HAMP & HAMP II were supposed to do what change.org wants Ed DeMarco to do. Obama’s failed programs,rife with fraud, abuse, and outright chicanery. More useful as propaganda than anything else. Banks would eat the losses (actually, if done right, tax deductible).
By having FHFA and F&F do what Obama and Holder have failed to do in any meaningful way… it is possible that F&F will own the loans and the put-backs being pursued, successfully, by Ed DeMarco would not happen. Resulting in massive taxpayer losses. In other words, Obama, Holder, Change.org, etc… would have the taxpayer pay for the outright criminal fraud perpetrated by the banks.

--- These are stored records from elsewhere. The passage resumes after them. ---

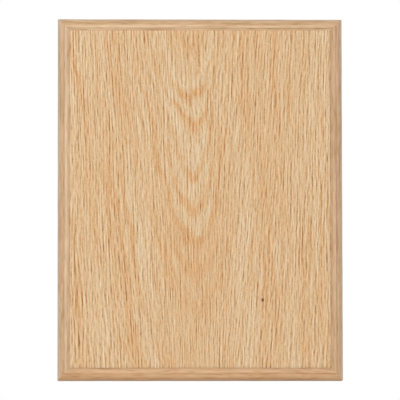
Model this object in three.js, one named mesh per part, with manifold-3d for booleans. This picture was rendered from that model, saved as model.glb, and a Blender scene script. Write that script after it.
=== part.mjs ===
// A blank oak plaque, upright, in millimetres.
// +Z is up, +X is to the right of someone looking at the front, and the front faces -Y.
// The origin is where the wall screw's axis meets the wall once the plaque hangs upright.
// A fibreboard core carries a veneer on each side. Four mitred oak mouldings hold its edge by a tongue
// in a groove, with a loose spline in each mitre. Two keyhole plates in the back hang the plaque upright
// or sideways.
// Every piece is drawn about the centre of the back. The whole is then moved so that it hangs from the origin.
import * as THREE from "three";
import { mergeVertices } from "three/addons/utils/BufferGeometryUtils.js";
import Module from "manifold-3d";

const wasm = await Module();
wasm.setup();

// Overall size: a standard 11 by 14 inch plaque of 3/4 inch stock
const INCH = 25.4;
const WIDTH = 11 * INCH;
const HEIGHT = 14 * INCH;
const THICKNESS = 0.75 * INCH;
const VENEER_THICKNESS = 0.6;
const GLUE_LINE = 0.2; // the gap between two glued faces

// Moulding section: insets are measured in from the outer side, and depths back from the front
const MOULDING_WIDTH = 12;
const BEAD_INSET = 6.3; // the bead's outer face
const BEAD_CREST = 8.1;
const BEAD_END = 9.8; // where its inner rounding meets the band
const BEAD_DROP = 0.9; // how far back its outer rounding reaches
const BAND_DEPTH = 0.5; // the flat band between the bead and the veneered field
const STEP_DEPTH = 1.7; // where the ovolo starts
const QUIRK_WIDTH = 0.4; // the narrow flat at the bead's foot
const OVOLO_END_DEPTH = 9; // where the ovolo runs out into the side
const BACK_ARRIS_RADIUS = 1;
const TONGUE_DEPTH = 7.5;
const TONGUE_THICKNESS = 4;
const TONGUE_LENGTH = 5;

// Splines: flat keys that cross the mitres behind the tongue
const SPLINE_LENGTH = 8.5; // along the mitre
const SPLINE_WIDTH = 5.5; // across it, half in each moulding
const SPLINE_THICKNESS = 2.5;
const SPLINE_INSET = 6.4; // its middle, in from both outer sides
const SPLINE_DEPTH = 14.4; // its middle, back from the front

// Keyhole plates: long axis in the direction of hanging, round ends, offsets counted from the plate's middle
const PLATE_EDGE_DISTANCE = 42; // from the plaque's edge to the plate's middle
const PLATE_LENGTH = 44;
const PLATE_WIDTH = 16;
const PLATE_THICKNESS = 1.6;
const ENTRY_RADIUS = 5; // the round hole for the head of a wall screw
const ENTRY_OFFSET = -5;
const SLOT_RADIUS = 2.5; // the slot above it for the shank
const SLOT_END_OFFSET = 6.5;
const POCKET_RADIUS = 5.6; // the routed slot behind the plate, for the head
const POCKET_DEPTH = 11;

// Screws that hold the plates: 90 degree countersunk heads with a cross recess
const SCREW_OFFSET = 17.5; // from the plate's middle
const SCREW_LENGTH = 12.5;
const SCREW_HEAD_RADIUS = 2.9;
const SCREW_SHANK_RADIUS = 1.45;
const SCREW_TIP_LENGTH = 2.5;
const RECESS_LENGTH = 3.2;
const RECESS_WIDTH = 0.7;
const RECESS_DEPTH = 0.9;

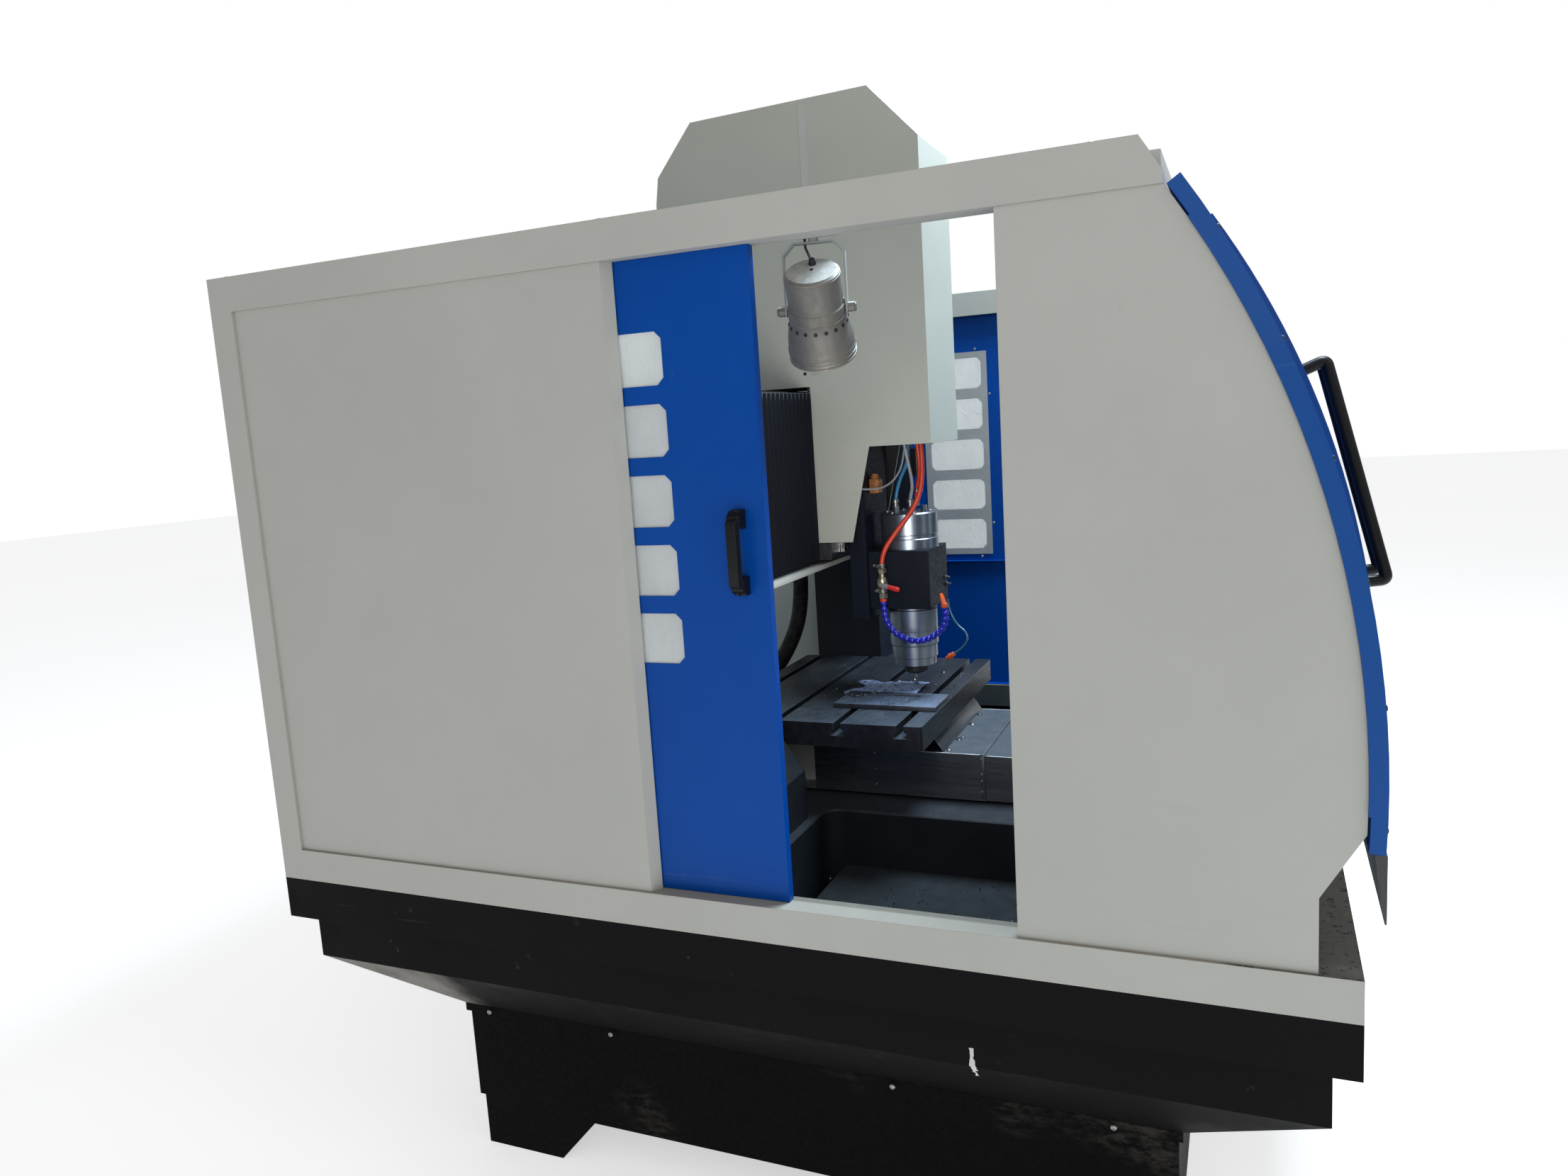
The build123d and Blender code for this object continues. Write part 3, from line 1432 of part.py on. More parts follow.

And that suits Obama and Holder just fine. Yves Smith at nakedcapitalism dot com, and others, have dissected the low-ball, sweetheart deals of Holder and the SEC, including the fraud perpetrated by Obama’s DoJ head, Holder. Jet on over there and look up the BofA fraud that DoJ successfully covered up by killing the investigation.
Ed DeMarco, is doing what he is supposed to do, by law. Holder and Obama? Sweetheart deals for Wall Street.
In “Fire Ed DeMarco,” Paul Krugman made short work of DeMarco’s claim that debt forgiveness would produce “a net loss to taxpayers.”
Furthermore, even if there’s a small net cost to taxpayers, debt relief is still worth doing if it yields large economic benefits.
In any case, however, deciding whether debt relief is a good policy for the nation as a whole is not DeMarco’s job. His job — as long as he keeps it, which I hope is a very short period of time — is to run his agency. If the Secretary of the Treasury, acting on behalf of the president, believes that it is in the national interest to spend some taxpayer funds on debt relief, in a way that actually improves the FHFA’s budget position, the agency’s director has no business deciding on his own that he prefers not to act.